Sunday, June 10, 2007

Batting for Bragging Rights: Ervin Santana Turns it Around for Angels

The Los Angeles Angels of Anaheim are off to one of the best starts in franchise history. Pitching has been the team's strong suit this last few years, but in recent weeks the team's hitting game has improved phenomenally. In last night's game against the St. Louis Cardinals, Angels pitcher Ervin Santana helped his own cause by cracking a fourth-inning 2-RBI double, upon which team announcer Steve Physioc noted that Santana was "batting for bragging rights."

This is interleague play, and since we don't get to see American League pitchers take the batter's box very often, I got a good thrill watching Santana knock in a couple of runs to help himself. Santana was so far 0-5 on the road this year, and despite his victory, he wasn't all that warm to discussing his win over St. Louis:
It should have been an occasion to celebrate for Ervin Santana, and yet the Angels pitcher who recorded his first road victory of the season and first extra-base hit of his career was in a dour mood late Saturday night."
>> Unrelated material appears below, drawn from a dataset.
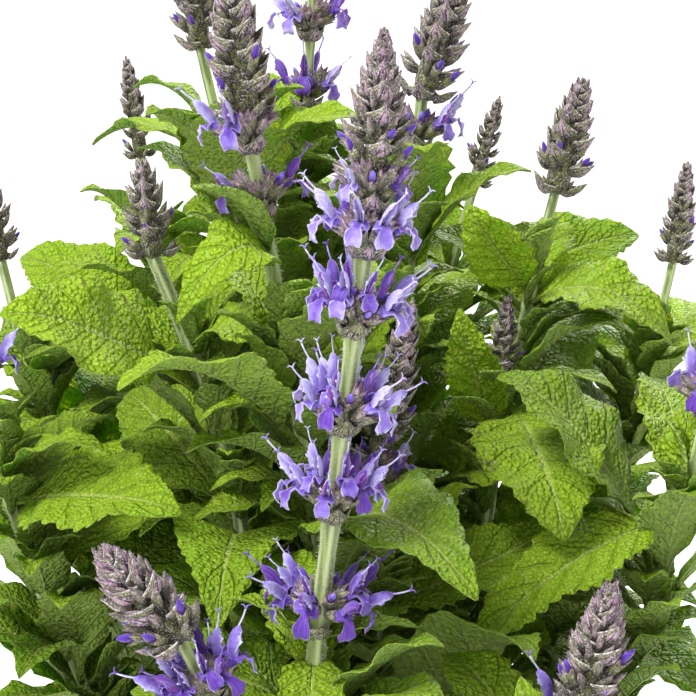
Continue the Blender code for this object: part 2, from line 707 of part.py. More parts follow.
def main():
    for leftover in list(bpy.data.objects):
        bpy.data.objects.remove(leftover)
    plant = bpy.data.collections.new("potted_woodland_sage")
    bpy.context.scene.collection.children.link(plant)
    clay = material("clay", (0.46, 0.17, 0.08), 0.85)
    compost = material("compost", (0.045, 0.028, 0.018), 0.95)
    green = material("leaf_green", (0.20, 0.36, 0.05), 0.6)
    mauve = material("bract_mauve", (0.27, 0.19, 0.20), 0.75)
    violet = material("petal_violet", (0.27, 0.20, 0.72), 0.5)
    make_pot(plant, clay)
    make_soil(plant, compost)
    leaves = grow_leaves()
    for shoot in SHOOTS:
        stem = stem_object(shoot, plant, green)
        pieces = [leaf_mesh(leaf) for leaf in leaves if leaf.shoot == shoot.name]
        for number, (height, _) in enumerate(shoot.whorls):
            pieces += whorl_bracts(shoot, number, height * MM)
        boolean(stem, "UNION", pieces)
        for number in range(len(shoot.whorls)):
            make_whorl(shoot, number, plant, violet)
        make_spike(shoot, plant, mauve)


main()
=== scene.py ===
"""The looks of the potted woodland sage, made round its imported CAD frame.

Each operator of the add-on makes one group of pieces: the clay pot, the compost, the square hairy
stalks, the wrinkled leaves, the young leaves in their axils, the open flowers and the bud spikes.
The layout of shoots and leaves follows the same rule as the solids, so each piece stands where the
frame has it. Lengths are in metres, +Z is up and -Y is the side that is looked at.
"""

import json
import math
import random
from collections import namedtuple

import bpy
import numpy as np
from bpy.props import FloatProperty, FloatVectorProperty, IntProperty, PointerProperty
from mathutils import Matrix, Vector
from mathutils.bvhtree import BVHTree

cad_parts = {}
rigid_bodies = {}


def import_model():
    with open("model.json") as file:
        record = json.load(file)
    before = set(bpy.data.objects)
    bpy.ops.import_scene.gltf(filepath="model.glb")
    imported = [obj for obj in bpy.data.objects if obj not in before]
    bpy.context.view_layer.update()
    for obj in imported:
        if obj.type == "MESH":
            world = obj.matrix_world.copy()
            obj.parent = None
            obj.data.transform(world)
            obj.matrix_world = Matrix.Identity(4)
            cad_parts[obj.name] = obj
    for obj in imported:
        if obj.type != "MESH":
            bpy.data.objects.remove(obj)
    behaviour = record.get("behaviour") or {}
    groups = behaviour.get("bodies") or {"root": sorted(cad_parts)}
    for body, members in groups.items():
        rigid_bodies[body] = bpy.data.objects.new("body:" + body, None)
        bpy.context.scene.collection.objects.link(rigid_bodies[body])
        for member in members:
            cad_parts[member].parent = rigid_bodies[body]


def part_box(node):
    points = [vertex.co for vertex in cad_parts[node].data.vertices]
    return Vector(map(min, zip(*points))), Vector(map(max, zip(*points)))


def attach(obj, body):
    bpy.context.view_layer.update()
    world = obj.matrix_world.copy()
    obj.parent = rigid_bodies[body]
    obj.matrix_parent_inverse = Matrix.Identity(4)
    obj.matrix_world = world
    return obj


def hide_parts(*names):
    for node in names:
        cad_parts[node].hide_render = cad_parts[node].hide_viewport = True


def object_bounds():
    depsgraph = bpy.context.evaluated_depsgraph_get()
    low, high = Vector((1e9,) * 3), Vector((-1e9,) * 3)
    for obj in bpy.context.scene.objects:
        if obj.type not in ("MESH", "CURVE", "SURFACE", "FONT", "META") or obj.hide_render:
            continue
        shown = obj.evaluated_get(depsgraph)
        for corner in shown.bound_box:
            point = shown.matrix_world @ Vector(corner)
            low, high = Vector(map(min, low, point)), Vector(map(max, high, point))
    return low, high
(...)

Are you guys happy now?" Santana said to reporters gathered around him in the clubhouse after the Angels' 9-3 victory over the St. Louis Cardinals at Busch Stadium, prompting one to retort, "Are you?"

"No, I'm not," he said without elaborating.

The pitcher who has grown increasingly weary of discussing the gaping discrepancy between his home and road performances had finally experienced a reversal of fortune by pitching six strong innings to earn his first victory on the road since Sept. 24 at Oakland.

He gave up six hits and three runs, on two home runs, improving to 1-5 with an 8.50 earned-run average on the road. He is 4-1 with a 2.42 ERA at home."It's not bothering me because the same thing I do at home, I do here too," Santana said when asked if the questions about his woes away from Angel Stadium bothered him. "Nothing changes."

Santana (5-6) was more receptive to a discussion of his two-run double that keyed a four-run fourth inning for the Angels, who will go for a sweep of the Cardinals today after producing 19 runs and 35 hits in the first two games of the series.

"You might be DHing when we get home," reliever Scot Shields jokingly told Santana, who picked up the first extra-base hit by an Angels pitcher since Tim Belcher doubled against San Francisco on June 9, 1999.

Noting that he had played shortstop and center field before becoming a pitcher, Santana acknowledged that his double down the left-field line "makes me happy."

There's plenty of reasons to smile for the Angels (40-23), who are off to the best 63-game start in franchise history and became the first major league team this season to reach 40 victories. They have won nine of 11 games and have won all five games against National League opponents, becoming the only undefeated team in interleague play.

"It's not something we can't produce on a consistent basis," said left fielder Garret Anderson, who hit a two-run homer before leaving in the fifth inning when he experienced tightness in his right hip flexor. "We're hitting line drives and hard ground balls and finding some holes and taking the extra base. It's going to apply pressure to the other team."
The proof of the Angels' effectiveness will be tried when they play the other top contenders in the American League (Boston's visiting Anaheim for a three-game series in August). So far, though, it's looking like a pennant year, and perhaps a championship -- and bragging rights for the whole team!